- Exercise aim
Everything from the line containing "Continue the build123d" to the line containing "0, (1, -1): 4.0", both lines included, must be copied exactly; nothing else should be.

- Available records
○ ○ ○ ○

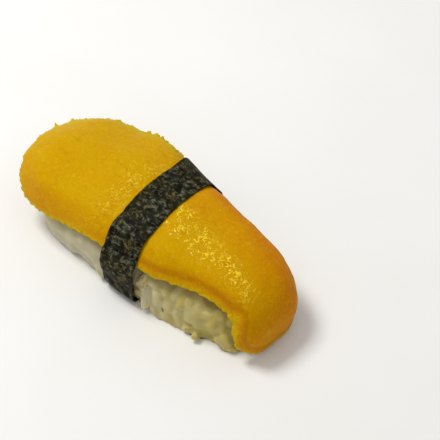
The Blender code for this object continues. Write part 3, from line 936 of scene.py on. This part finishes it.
    def _lay_grains(
        self, core: Piece, grain: Piece, neighbours: list[BVHTree]
    ) -> tuple[Piece, list[tuple[int, float]]]:
        """Copy the grain to every spot where it clears the pieces round the rice.

        Args:
            core: The core.
            grain: The one grain modelled.
            neighbours: Search trees of the pieces to stay clear of.

        Returns:
            All the grains, joined, and for each of their faces its grain's number and tone.
        """
        draw = random.Random(self.seed)
        whole = bmesh.new()
        tones: list[tuple[int, float]] = []
        count = 0
        for place, out in self._spots(core, draw):
            upright = draw.choice((-1, 1)) * math.pi / 2 + draw.gauss(0, self.upright_stray)
            stands = draw.random() < self.upright_share
            roll = upright if stands else draw.uniform(-math.pi / 2, math.pi / 2)
            size = Vector(
                (
                    self.height * draw.uniform(0.9, 1.1),
                    self.width * draw.uniform(0.88, 1.12),
                    self.length * draw.uniform(0.8, 1.06) * (1 - 0.35 * self._softness(place)),
                )
            )
            proud = draw.uniform(*self.proud) - self.soft_sink * self._softness(place)
            tone = draw.random()
            laid = self._settled(grain, self._frame(place, out, roll, proud), size, neighbours)
            if laid is None:
                continue
            before = len(whole.faces)
            whole.from_mesh(laid)
            tones += [(count, tone)] * (len(whole.faces) - before)
            count += 1
            bpy.data.meshes.remove(laid)
        data = bpy.data.meshes.new("rice_grains")
        whole.to_mesh(data)
        whole.free()
        piece = bpy.data.objects.new("rice_grains", data)
        bpy.context.scene.collection.objects.link(piece)
        return piece, tones

    def _settled(
        self, grain: Piece, frame: Matrix, size: Vector, neighbours: list[BVHTree]
    ) -> bpy.types.Mesh | None:
        """Place a grain, slid down or made shorter until it clears the other pieces.

        Args:
            grain: The one grain modelled.
            frame: Where it is to lie.
            size: Its size, out of the core, across and along.
            neighbours: Search trees of the pieces to stay clear of.

        Returns:
            The placed grain's mesh, or None where nothing clears them.
        """
        for share in self.shares:
            for step in range(self.slides):
                slid = Matrix.Translation((0, 0, -step * self.slide)) @ frame
                scale = Matrix.Diagonal((size.x, size.y, size.z * share, 1))
                data = grain.data.copy()
                data.transform(slid @ scale)
                for vert in data.vertices:
                    vert.co.z = max(vert.co.z, self.floor)
                trial = bmesh.new()
                trial.from_mesh(data)
                tree = BVHTree.FromBMesh(trial)
                trial.free()
                if not any(tree.overlap(other) for other in neighbours):
                    return data
                bpy.data.meshes.remove(data)
        return None

    def _press(self, core: Piece, tones: list[tuple[int, float]]) -> None:
        """Press the grains and the core into one body, and pass each grain's tone on to it.

        The body is smoothed and sinks back a little. Where the rice is firm the single grains
        are then laid in it again, so that their shapes stay clear.

        Args:
            core: The core, which is used up.
            tones: For each face of the grains, its grain's number and tone.
        """
        grains, core_tree = tree_of(self.piece), tree_of(core)
        pick(self.piece)
        bpy.ops.object.duplicate()
        body = bpy.context.object
        pick(body)
        core.select_set(True)
        bpy.ops.object.join()
        with_modifier(body, "REMESH", mode="VOXEL", voxel_size=self.press_voxel, use_smooth_shade=True)
        with_modifier(body, "SMOOTH", factor=0.5, iterations=self.fuse_rounds)
        weigh(body, "soft", [self._softness(vert.co) for vert in body.data.vertices])
        with_modifier(body, "SMOOTH", factor=0.5, iterations=self.soft_rounds, vertex_group="soft")
        weigh(body, "firm", [1 - self._softness(vert.co) for vert in body.data.vertices])
        with_modifier(body, "DISPLACE", strength=-self.body_depth, mid_level=0.0, vertex_group="firm")
        body.vertex_groups.clear()
        self._drop_soft_grains()
        pick(self.piece)
        bpy.ops.object.shade_smooth()
        body.select_set(True)
        bpy.ops.object.join()
        self._flatten(core_tree)
        with_modifier(self.piece, "REMESH", mode="VOXEL", voxel_size=self.voxel, use_smooth_shade=True)
        faces = 2 * len(self.piece.data.polygons)
        with_modifier(self.piece, "DECIMATE", ratio=min(self.most_faces / faces, 1.0))
        values = []
        for vert in self.piece.data.vertices:
            sag = self.foot_sag * max(1 - vert.co.z / self.foot, 0.0)
            vert.co.z = max(vert.co.z - sag, self.floor)
            _, _, face, away = grains.find_nearest(vert.co)
            tone = tones[face][1] if away < self.tone_reach else self.gap_tone
            values.append(tone + (self.soft_tone - tone) * 0.8 * self._softness(vert.co))
        store(self.piece, Attribute.TONE, values)
        slice_tree = tree_of(bpy.data.objects["mango_slice"])
        gaps = [slice_tree.find_nearest(vert.co)[3] for vert in self.piece.data.vertices]
        near = [1 - eased(gap / self.stain_reach) for gap in gaps]
        store(self.piece, Attribute.STAIN, near)

    def _drop_soft_grains(self) -> None:
        """Delete the single grains whose middle lies where they blend."""
        mesh = bmesh.new()
        mesh.from_mesh(self.piece.data)
        seen: set[int] = set()
        gone = []
        for start in mesh.verts:
            if start.index in seen:
                continue
            grain, front = [start], [start]
            seen.add(start.index)
            while front:
                for edge in front.pop().link_edges:
                    for vert in edge.verts:
                        if vert.index not in seen:
                            seen.add(vert.index)
                            grain.append(vert)
                            front.append(vert)
            middle = sum((vert.co for vert in grain), Vector()) / len(grain)
            if self._softness(middle) > 0:
                gone += grain
        bmesh.ops.delete(mesh, geom=gone, context="VERTS")
        mesh.to_mesh(self.piece.data)
        mesh.free()

    def _flatten(self, core: BVHTree) -> None:
        """Flatten the grains' backs, as a palm does, so that little stands off the core.

        Args:
            core: The core's search tree.
        """
        for vert in self.piece.data.vertices:
            near, way, _, away = core.find_nearest(vert.co)
            if (vert.co - near).dot(way) > 0 and vert.co.z > 0.1 * MM:
                press = self.press * (1 - 0.6 * self._softness(vert.co))
                vert.co = near + (vert.co - near) * math.tanh(away / press) * press / max(away, 0.01 * MM)
        self.piece.data.update()

    def dress(self) -> None:
        """Give it its finish and its place in the frame."""
        self.piece.data.materials.clear()
        self.piece.data.materials.append(CookedRice().material())
        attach(self.piece, "root")
        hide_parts("rice")


@dataclass
class Studio:
    """The floor, the soft light and the camera."""

    floor_size: float = 1.6
    floor_drop: float = 0.02 * MM  # below the base, so that they don't share a plane
    azimuth: float = math.radians(45.47)
    elevation: float = math.radians(47.31)
    roll: float = math.radians(-1.25)
    distance: float = 0.3389
    aim: tuple[float, float, float] = (7.86 * MM, 9.05 * MM, 12.01 * MM)
    lens: float = 122.0  # in the camera's own millimetres
    light_from: tuple[float, float, float] = (-0.43, -0.12, 0.88)
    light_distance: float = 0.5
    light_size: float = 0.16
    light_power: float = 1.5
    sky: float = 0.55

    def lay_floor(self) -> None:
        """Lay the pale floor."""
        bpy.ops.object.select_all(action="DESELECT")
        bpy.ops.mesh.primitive_plane_add(size=self.floor_size, location=(0, 0, -self.floor_drop))
        floor = bpy.context.object
        floor.name = "floor"
        bpy.ops.object.transform_apply(location=True, rotation=True, scale=True)
        floor.data.materials.append(PaleBoard().material())

    def light(self) -> None:
        """Hang one soft box nearly overhead, in a pale room."""
        way = Vector(self.light_from).normalized()
        bpy.ops.object.light_add(type="AREA", location=way * self.light_distance)
        box = bpy.context.object
        box.name = "soft_box"
        box.rotation_euler = way.to_track_quat("Z", "Y").to_euler()
        box.data.size = self.light_size
        box.data.energy = self.light_power
        world = bpy.data.worlds.new("pale_room")
        world.use_nodes = True
        background = world.node_tree.nodes["Background"]
        background.inputs["Color"].default_value = linear("#ffffff")
        background.inputs["Strength"].default_value = self.sky
        bpy.context.scene.world = world
        bpy.context.scene.view_settings.view_transform = "Standard"

    def set_camera(self) -> None:
        """Stand the camera high, off the near corner of the narrow end."""
        turn = (
            Matrix.Rotation(self.azimuth, 4, "Z")
            @ Matrix.Rotation(math.pi / 2 - self.elevation, 4, "X")
            @ Matrix.Rotation(self.roll, 4, "Z")
        )
        bpy.ops.object.camera_add()
        camera = bpy.context.object
        camera.name = "camera"
        back = Matrix.Translation((0, 0, self.distance))
        camera.matrix_world = Matrix.Translation(Vector(self.aim)) @ turn @ back
        camera.data.lens = self.lens
        camera.data.clip_start = 0.01
        bpy.context.scene.camera = camera


def main() -> None:
    """Build the pieces in order and report each one."""
    logging.basicConfig(level=logging.INFO, format="%(name)s: %(message)s")
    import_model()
    studio = Studio()
    studio.lay_floor()
    studio.light()
    studio.set_camera()
    mango = MangoSlice()
    mango.build()
    mango.dress()
    nori = NoriStrip()
    nori.build()
    nori.dress()
    rice = RiceBlock()
    rice.build([mango.piece, nori.piece])
    rice.dress()


if __name__ == "__main__":
    main()
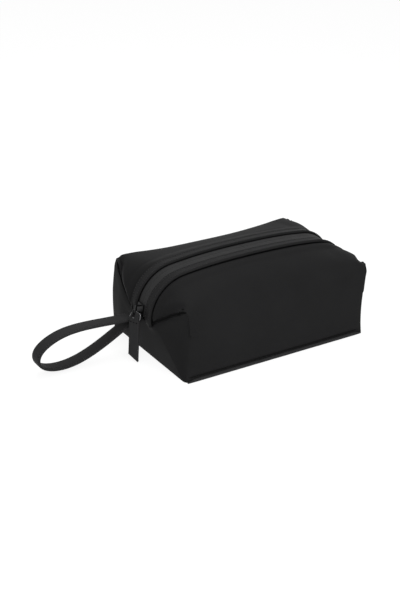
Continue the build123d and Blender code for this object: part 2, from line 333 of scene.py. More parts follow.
class Shell:
    """The bag's outer skin as one welded surface, slack where leather is slack and pinned at seams."""

    INNER_EDGE = 16 * MM  # the hidden edge, under the strips
    ROWS_OVER = 26
    ROWS_DOWN = 36
    COLUMNS_TOP = 78
    COLUMNS_GUSSET = 14
    SLACK_PASSES = 90
    AFTER_PASSES = 24
    CORNER_PASSES = 40
    CORD_STATIONS = 40
    FLOOR_TUCK = 7 * MM  # how far the foot of an end bows in
    # The quarter with the open dart, then how far each corner's fold is rounded and how far it is raised.
    BLUNT = (1, 1)
    REACH = {(1, 1): 6 * MM, (1, -1): 5 * MM, (-1, 1): 8 * MM, (-1, -1): 4 * MM}
    LIFT = {(1, 1): 0, (1, -1): 4.0 * MM, (-1, 1): 3.5 * MM, (-1, -1): 2.5 * MM}

    def __init__(self):
        self.index = {}
        self.place = []
        self.kind = []
        self.home = []
        self.faces = []
        self.tags = []
        self.seams = {}
        edge = STRIP_OUT / MM
        close = [self.INNER_EDGE / MM, edge - 2, edge - 1, edge - 0.4, edge, edge + 0.4, edge + 0.8]
        close += [edge + 1.2, edge + 1.7, edge + 2.4, edge + 3.4, edge + 4.8]
        wide = np.linspace(edge + 6.5, HALF_DEPTH / MM, self.ROWS_OVER)
        span = HALF_DEPTH / MM - self.INNER_EDGE / MM
        self.top_steps = (np.array(close + list(wide)) - self.INNER_EDGE / MM) / span
        self.fold = len(self.top_steps) - 1
        self.seam_start = close.index(edge)
        side = np.linspace(0, 1, self.ROWS_DOWN)
        low = [1 - z / (FOLD_TOP / MM) for z in (5.6, 5.0, 4.6, 4.2, 3.8, 3.2, 2.0)]
        self.side_steps = np.array(sorted({*side[1:-2], *low, 1.0}))
        seam = 1 - np.array([7, 5, 3.6, 2.6, 1.9, 1.3, 0.85, 0.45, 0]) * MM / (ARC_LENGTH * 0.55)
        even = np.linspace(0, 1, self.COLUMNS_TOP)[:-3]
        arc_start = -DOME_EDGE / ZIP_LENGTH
        seam = arc_start + (1 - arc_start) * seam
        self.shares = np.array([v for v in even if v < seam[0] - 0.004] + list(seam))
        for side, depth in QUARTERS:
            self.add_quarter(side, depth)
        self.place = np.array(self.place)
        self.home = np.array(self.home)
        self.is_top = np.array([kind == "top" for kind in self.kind])
        self.front = self.home[:, 3] > 0
        self.dart = self.front & (self.home[:, 2] > 0)
        self.relax()
        self.normals = self.find_normals()
        self.dress()
        self.blunt_corners()
        self.normals = self.find_normals()

    def corner(self):
        return np.array([-HALF_LENGTH, -HALF_DEPTH, FOLD_TOP])

    def foot(self):
        return np.array([-HALF_LENGTH, -HALF_DEPTH, 0.0])

    def tip(self):
        place, _ = zip_line(1.0)
        return np.array([place.x, -STRIP_OUT, place.z])

    def fold_reach(self, x, side, depth):
        """How far from the fold line the leather starts to turn: wide in the middle, less at a corner."""
        middle = 36 * MM if depth > 0 else 15 * MM
        share = 1 - abs(x) / HALF_LENGTH
        rise = math.sin(min(1.0, share * 1.6) * math.pi / 2) ** 1.5
        end = self.REACH[(side, depth)]
        if (side, depth) == self.BLUNT:
            rise = math.sin(min(1.0, share * 3.2) * math.pi / 2) ** 0.8
        return end + (middle - end) * rise

    def top_grid(self, side, depth):
        """Rows from the zip over the fold to the floor, columns from the middle to the left corner."""
        columns = []
        for share in self.shares:
            start = zip_line(share)[0]
            past = max(0.0, share * ZIP_LENGTH + DOME_EDGE) / ARC_LENGTH
            x = start.x if past == 0 else DOME_EDGE - past * (HALF_LENGTH + DOME_EDGE)
            a = np.array([start.x, -self.INNER_EDGE, start.z])
            b = np.array([x, -HALF_DEPTH, FOLD_TOP])
            c = np.array([x, -HALF_DEPTH, 0.0])
            straight = [a + (b - a) * t for t in self.top_steps]
            straight += [b + (c - b) * t for t in self.side_steps]
            reach = self.fold_reach(x, side, depth)
            reach = min(reach, 0.62 * np.linalg.norm(b - a))
            points = []
            for i, p in enumerate(straight):
                before = i <= self.fold
                gap = np.linalg.norm(p - b)
                if gap >= reach:
                    points.append(p)
                    continue
                t = 0.5 * (gap / reach if before else -gap / reach)
                t = 0.5 - t
                p0 = b + (a - b) / np.linalg.norm(b - a) * reach
                p2 = b + (c - b) / np.linalg.norm(c - b) * reach
                points.append((1 - t) ** 2 * p0 + 2 * t * (1 - t) * b + t * t * p2)
            columns.append(points)
        return np.array(columns).transpose(1, 0, 2)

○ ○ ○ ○

- Complete answer
Continue the build123d and Blender code for this object: part 2, from line 333 of scene.py. More parts follow.
class Shell:
    """The bag's outer skin as one welded surface, slack where leather is slack and pinned at seams."""

    INNER_EDGE = 16 * MM  # the hidden edge, under the strips
    ROWS_OVER = 26
    ROWS_DOWN = 36
    COLUMNS_TOP = 78
    COLUMNS_GUSSET = 14
    SLACK_PASSES = 90
    AFTER_PASSES = 24
    CORNER_PASSES = 40
    CORD_STATIONS = 40
    FLOOR_TUCK = 7 * MM  # how far the foot of an end bows in
    # The quarter with the open dart, then how far each corner's fold is rounded and how far it is raised.
    BLUNT = (1, 1)
    REACH = {(1, 1): 6 * MM, (1, -1): 5 * MM, (-1, 1): 8 * MM, (-1, -1): 4 * MM}
    LIFT = {(1, 1): 0, (1, -1): 4.0 * MM, (-1, 1): 3.5 * MM, (-1, -1): 2.5 * MM}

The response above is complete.